* Start *

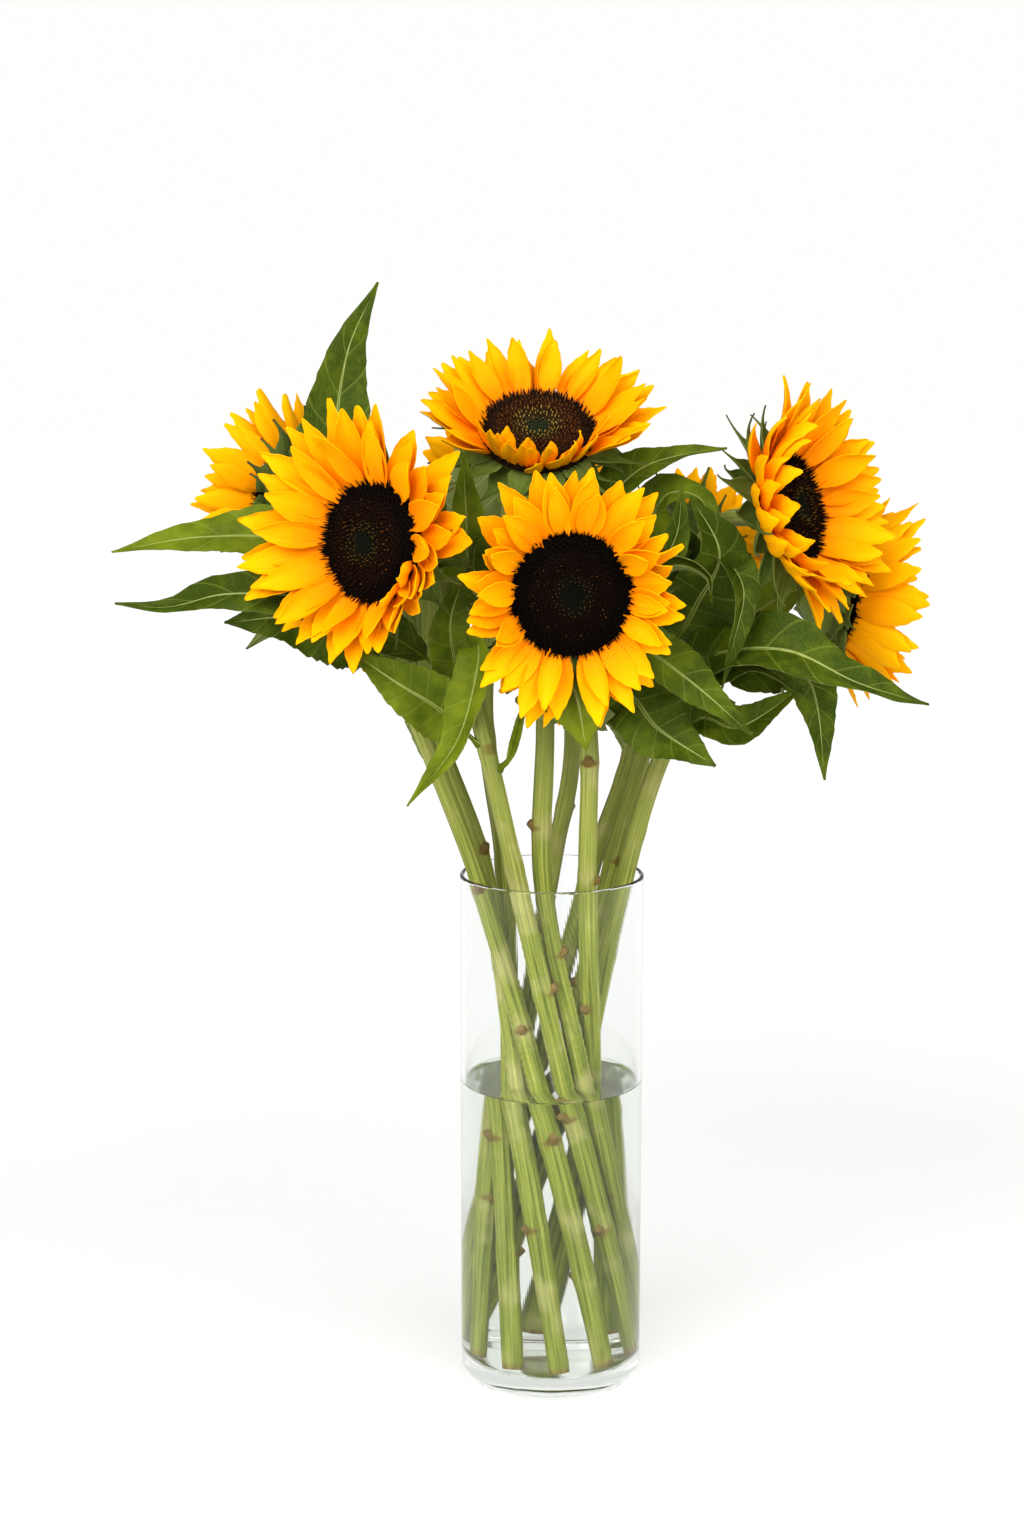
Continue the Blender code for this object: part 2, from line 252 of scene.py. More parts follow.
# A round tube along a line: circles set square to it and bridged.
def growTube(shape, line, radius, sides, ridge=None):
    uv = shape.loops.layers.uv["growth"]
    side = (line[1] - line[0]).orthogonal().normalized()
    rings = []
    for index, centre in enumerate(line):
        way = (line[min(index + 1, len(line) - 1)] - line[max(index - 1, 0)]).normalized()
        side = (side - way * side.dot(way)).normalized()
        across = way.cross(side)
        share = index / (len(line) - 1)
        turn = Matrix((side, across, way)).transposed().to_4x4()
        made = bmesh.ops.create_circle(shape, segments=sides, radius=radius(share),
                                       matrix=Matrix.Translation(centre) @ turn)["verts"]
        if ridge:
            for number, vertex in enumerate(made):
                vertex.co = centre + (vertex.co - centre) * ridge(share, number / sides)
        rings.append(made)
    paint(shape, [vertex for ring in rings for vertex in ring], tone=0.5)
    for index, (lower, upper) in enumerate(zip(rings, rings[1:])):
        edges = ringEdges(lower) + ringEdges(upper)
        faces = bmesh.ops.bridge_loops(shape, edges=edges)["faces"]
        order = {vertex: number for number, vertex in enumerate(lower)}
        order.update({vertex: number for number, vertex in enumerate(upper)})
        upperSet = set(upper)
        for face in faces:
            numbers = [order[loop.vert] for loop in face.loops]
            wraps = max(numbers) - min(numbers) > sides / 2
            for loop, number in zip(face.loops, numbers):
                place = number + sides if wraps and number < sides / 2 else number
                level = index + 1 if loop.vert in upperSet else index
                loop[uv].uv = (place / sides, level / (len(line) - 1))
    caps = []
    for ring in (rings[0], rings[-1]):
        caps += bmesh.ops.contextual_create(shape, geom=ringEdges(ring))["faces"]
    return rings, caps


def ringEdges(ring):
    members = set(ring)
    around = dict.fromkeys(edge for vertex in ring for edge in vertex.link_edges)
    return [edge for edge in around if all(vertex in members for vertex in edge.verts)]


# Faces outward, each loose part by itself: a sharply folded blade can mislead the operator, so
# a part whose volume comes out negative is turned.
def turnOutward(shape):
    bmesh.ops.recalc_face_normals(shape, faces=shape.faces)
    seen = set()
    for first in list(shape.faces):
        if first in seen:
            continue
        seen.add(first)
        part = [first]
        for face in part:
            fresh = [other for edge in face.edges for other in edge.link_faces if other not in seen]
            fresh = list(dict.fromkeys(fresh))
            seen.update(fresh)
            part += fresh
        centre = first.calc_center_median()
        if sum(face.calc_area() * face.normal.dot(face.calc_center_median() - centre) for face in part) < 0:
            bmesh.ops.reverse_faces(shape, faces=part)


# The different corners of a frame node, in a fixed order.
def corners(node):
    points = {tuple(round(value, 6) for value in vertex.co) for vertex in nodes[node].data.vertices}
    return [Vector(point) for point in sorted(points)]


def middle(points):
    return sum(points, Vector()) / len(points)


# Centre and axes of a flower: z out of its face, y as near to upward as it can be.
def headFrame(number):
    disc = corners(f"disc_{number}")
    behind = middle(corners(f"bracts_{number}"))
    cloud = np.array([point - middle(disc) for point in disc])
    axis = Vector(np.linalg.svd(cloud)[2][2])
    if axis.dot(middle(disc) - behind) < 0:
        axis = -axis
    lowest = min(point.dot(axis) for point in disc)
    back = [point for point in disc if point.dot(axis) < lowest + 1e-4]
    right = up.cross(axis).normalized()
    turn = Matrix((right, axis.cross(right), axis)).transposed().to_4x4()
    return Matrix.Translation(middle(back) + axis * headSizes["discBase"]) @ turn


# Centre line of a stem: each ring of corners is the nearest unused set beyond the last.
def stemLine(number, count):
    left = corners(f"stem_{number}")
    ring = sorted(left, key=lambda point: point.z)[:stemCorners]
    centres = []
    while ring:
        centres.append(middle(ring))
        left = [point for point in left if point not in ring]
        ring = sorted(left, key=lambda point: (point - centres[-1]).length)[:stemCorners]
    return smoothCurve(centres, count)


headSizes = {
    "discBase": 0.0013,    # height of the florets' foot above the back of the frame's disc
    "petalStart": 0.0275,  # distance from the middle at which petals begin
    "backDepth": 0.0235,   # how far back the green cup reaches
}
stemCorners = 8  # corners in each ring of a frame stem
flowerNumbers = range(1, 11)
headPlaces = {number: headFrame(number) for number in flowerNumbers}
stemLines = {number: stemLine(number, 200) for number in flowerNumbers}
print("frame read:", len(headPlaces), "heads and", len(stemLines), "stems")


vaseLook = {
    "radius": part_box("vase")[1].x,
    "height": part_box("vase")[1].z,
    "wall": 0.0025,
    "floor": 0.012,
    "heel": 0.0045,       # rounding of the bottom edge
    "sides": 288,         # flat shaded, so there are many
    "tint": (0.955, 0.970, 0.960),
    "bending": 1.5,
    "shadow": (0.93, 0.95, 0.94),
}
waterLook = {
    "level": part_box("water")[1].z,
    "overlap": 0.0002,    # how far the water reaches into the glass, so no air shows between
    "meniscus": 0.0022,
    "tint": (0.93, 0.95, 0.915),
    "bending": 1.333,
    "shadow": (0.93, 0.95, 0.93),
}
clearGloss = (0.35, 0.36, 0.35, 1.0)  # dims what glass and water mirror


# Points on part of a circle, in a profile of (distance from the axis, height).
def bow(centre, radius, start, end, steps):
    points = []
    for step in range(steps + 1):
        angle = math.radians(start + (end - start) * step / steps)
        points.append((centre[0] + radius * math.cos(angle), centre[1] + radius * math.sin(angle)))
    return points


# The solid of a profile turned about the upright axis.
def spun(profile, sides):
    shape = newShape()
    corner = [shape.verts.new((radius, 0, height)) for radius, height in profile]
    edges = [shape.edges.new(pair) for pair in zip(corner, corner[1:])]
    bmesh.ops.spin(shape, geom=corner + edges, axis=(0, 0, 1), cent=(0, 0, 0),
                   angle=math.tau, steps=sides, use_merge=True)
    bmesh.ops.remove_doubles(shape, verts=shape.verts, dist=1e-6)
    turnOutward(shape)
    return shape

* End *

**The problem:** Every line of the data above should be reproduced word for word.

**Complete answer:**
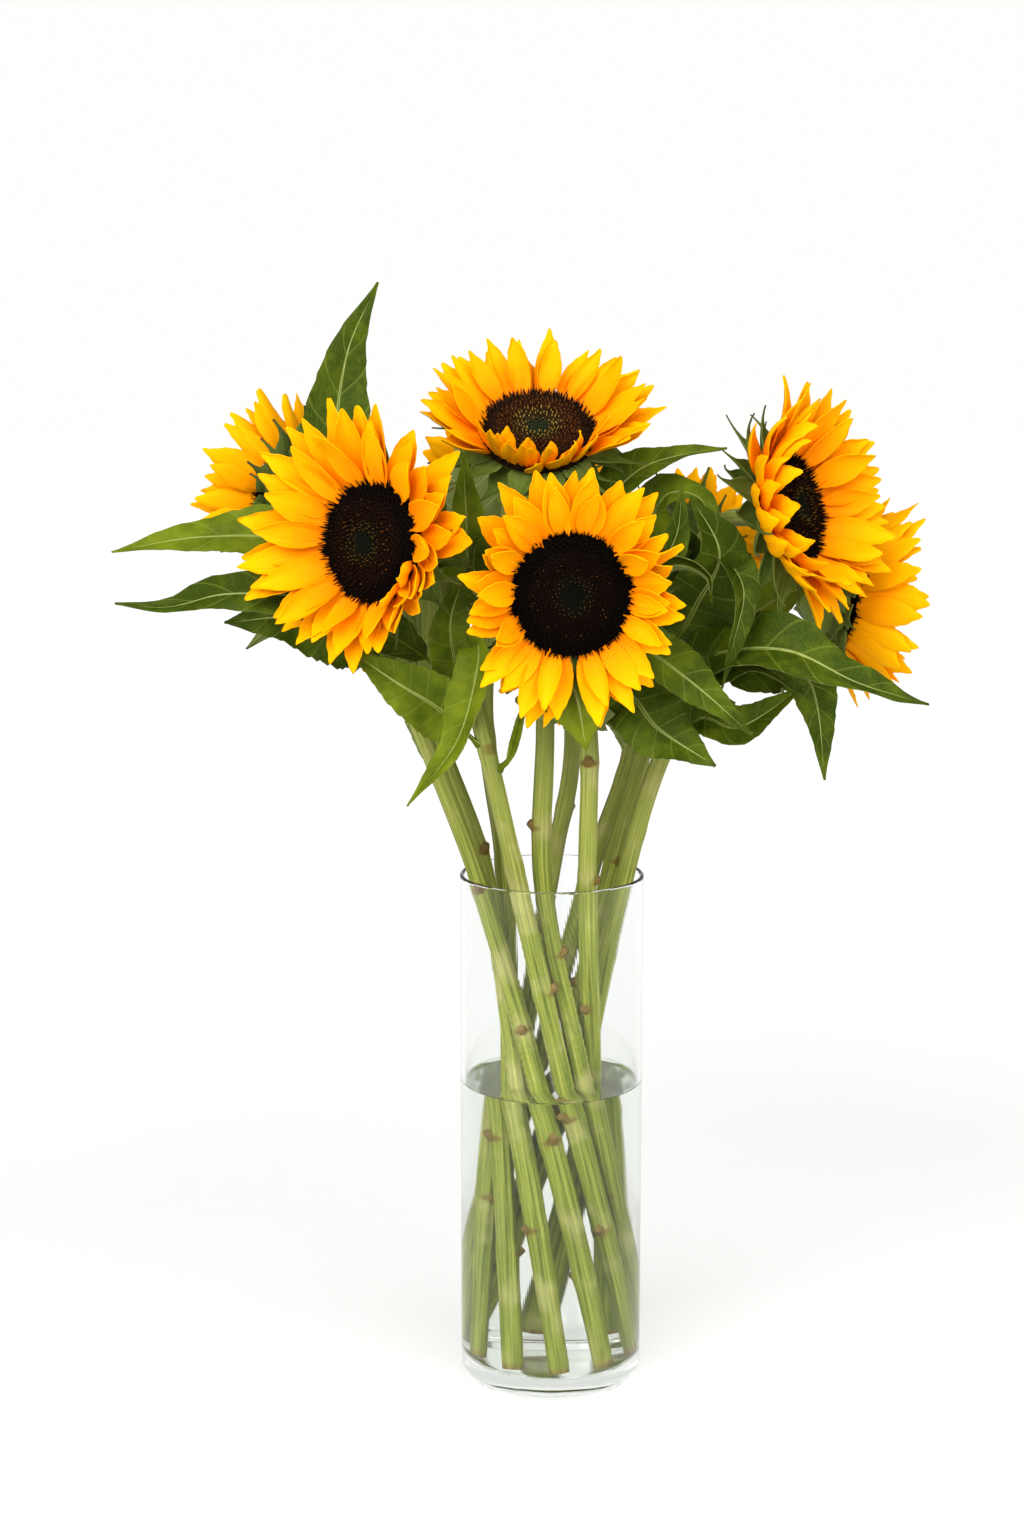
Continue the Blender code for this object: part 2, from line 252 of scene.py. More parts follow.
# A round tube along a line: circles set square to it and bridged.
def growTube(shape, line, radius, sides, ridge=None):
    uv = shape.loops.layers.uv["growth"]
    side = (line[1] - line[0]).orthogonal().normalized()
    rings = []
    for index, centre in enumerate(line):
        way = (line[min(index + 1, len(line) - 1)] - line[max(index - 1, 0)]).normalized()
        side = (side - way * side.dot(way)).normalized()
        across = way.cross(side)
        share = index / (len(line) - 1)
        turn = Matrix((side, across, way)).transposed().to_4x4()
        made = bmesh.ops.create_circle(shape, segments=sides, radius=radius(share),
                                       matrix=Matrix.Translation(centre) @ turn)["verts"]
        if ridge:
            for number, vertex in enumerate(made):
                vertex.co = centre + (vertex.co - centre) * ridge(share, number / sides)
        rings.append(made)
    paint(shape, [vertex for ring in rings for vertex in ring], tone=0.5)
    for index, (lower, upper) in enumerate(zip(rings, rings[1:])):
        edges = ringEdges(lower) + ringEdges(upper)
        faces = bmesh.ops.bridge_loops(shape, edges=edges)["faces"]
        order = {vertex: number for number, vertex in enumerate(lower)}
        order.update({vertex: number for number, vertex in enumerate(upper)})
        upperSet = set(upper)
        for face in faces:
            numbers = [order[loop.vert] for loop in face.loops]
            wraps = max(numbers) - min(numbers) > sides / 2
            for loop, number in zip(face.loops, numbers):
                place = number + sides if wraps and number < sides / 2 else number
                level = index + 1 if loop.vert in upperSet else index
                loop[uv].uv = (place / sides, level / (len(line) - 1))
    caps = []
    for ring in (rings[0], rings[-1]):
        caps += bmesh.ops.contextual_create(shape, geom=ringEdges(ring))["faces"]
    return rings, caps


def ringEdges(ring):
    members = set(ring)
    around = dict.fromkeys(edge for vertex in ring for edge in vertex.link_edges)
    return [edge for edge in around if all(vertex in members for vertex in edge.verts)]


# Faces outward, each loose part by itself: a sharply folded blade can mislead the operator, so
# a part whose volume comes out negative is turned.
def turnOutward(shape):
    bmesh.ops.recalc_face_normals(shape, faces=shape.faces)
    seen = set()
    for first in list(shape.faces):
        if first in seen:
            continue
        seen.add(first)
        part = [first]
        for face in part:
            fresh = [other for edge in face.edges for other in edge.link_faces if other not in seen]
            fresh = list(dict.fromkeys(fresh))
            seen.update(fresh)
            part += fresh
        centre = first.calc_center_median()
        if sum(face.calc_area() * face.normal.dot(face.calc_center_median() - centre) for face in part) < 0:
            bmesh.ops.reverse_faces(shape, faces=part)


# The different corners of a frame node, in a fixed order.
def corners(node):
    points = {tuple(round(value, 6) for value in vertex.co) for vertex in nodes[node].data.vertices}
    return [Vector(point) for point in sorted(points)]


def middle(points):
    return sum(points, Vector()) / len(points)


# Centre and axes of a flower: z out of its face, y as near to upward as it can be.
def headFrame(number):
    disc = corners(f"disc_{number}")
    behind = middle(corners(f"bracts_{number}"))
    cloud = np.array([point - middle(disc) for point in disc])
    axis = Vector(np.linalg.svd(cloud)[2][2])
    if axis.dot(middle(disc) - behind) < 0:
        axis = -axis
    lowest = min(point.dot(axis) for point in disc)
    back = [point for point in disc if point.dot(axis) < lowest + 1e-4]
    right = up.cross(axis).normalized()
    turn = Matrix((right, axis.cross(right), axis)).transposed().to_4x4()
    return Matrix.Translation(middle(back) + axis * headSizes["discBase"]) @ turn


# Centre line of a stem: each ring of corners is the nearest unused set beyond the last.
def stemLine(number, count):
    left = corners(f"stem_{number}")
    ring = sorted(left, key=lambda point: point.z)[:stemCorners]
    centres = []
    while ring:
        centres.append(middle(ring))
        left = [point for point in left if point not in ring]
        ring = sorted(left, key=lambda point: (point - centres[-1]).length)[:stemCorners]
    return smoothCurve(centres, count)


headSizes = {
    "discBase": 0.0013,    # height of the florets' foot above the back of the frame's disc
    "petalStart": 0.0275,  # distance from the middle at which petals begin
    "backDepth": 0.0235,   # how far back the green cup reaches
}
stemCorners = 8  # corners in each ring of a frame stem
flowerNumbers = range(1, 11)
headPlaces = {number: headFrame(number) for number in flowerNumbers}
stemLines = {number: stemLine(number, 200) for number in flowerNumbers}
print("frame read:", len(headPlaces), "heads and", len(stemLines), "stems")


vaseLook = {
    "radius": part_box("vase")[1].x,
    "height": part_box("vase")[1].z,
    "wall": 0.0025,
    "floor": 0.012,
    "heel": 0.0045,       # rounding of the bottom edge
    "sides": 288,         # flat shaded, so there are many
    "tint": (0.955, 0.970, 0.960),
    "bending": 1.5,
    "shadow": (0.93, 0.95, 0.94),
}
waterLook = {
    "level": part_box("water")[1].z,
    "overlap": 0.0002,    # how far the water reaches into the glass, so no air shows between
    "meniscus": 0.0022,
    "tint": (0.93, 0.95, 0.915),
    "bending": 1.333,
    "shadow": (0.93, 0.95, 0.93),
}
clearGloss = (0.35, 0.36, 0.35, 1.0)  # dims what glass and water mirror


# Points on part of a circle, in a profile of (distance from the axis, height).
def bow(centre, radius, start, end, steps):
    points = []
    for step in range(steps + 1):
        angle = math.radians(start + (end - start) * step / steps)
        points.append((centre[0] + radius * math.cos(angle), centre[1] + radius * math.sin(angle)))
    return points


# The solid of a profile turned about the upright axis.
def spun(profile, sides):
    shape = newShape()
    corner = [shape.verts.new((radius, 0, height)) for radius, height in profile]
    edges = [shape.edges.new(pair) for pair in zip(corner, corner[1:])]
    bmesh.ops.spin(shape, geom=corner + edges, axis=(0, 0, 1), cent=(0, 0, 0),
                   angle=math.tau, steps=sides, use_merge=True)
    bmesh.ops.remove_doubles(shape, verts=shape.verts, dist=1e-6)
    turnOutward(shape)
    return shape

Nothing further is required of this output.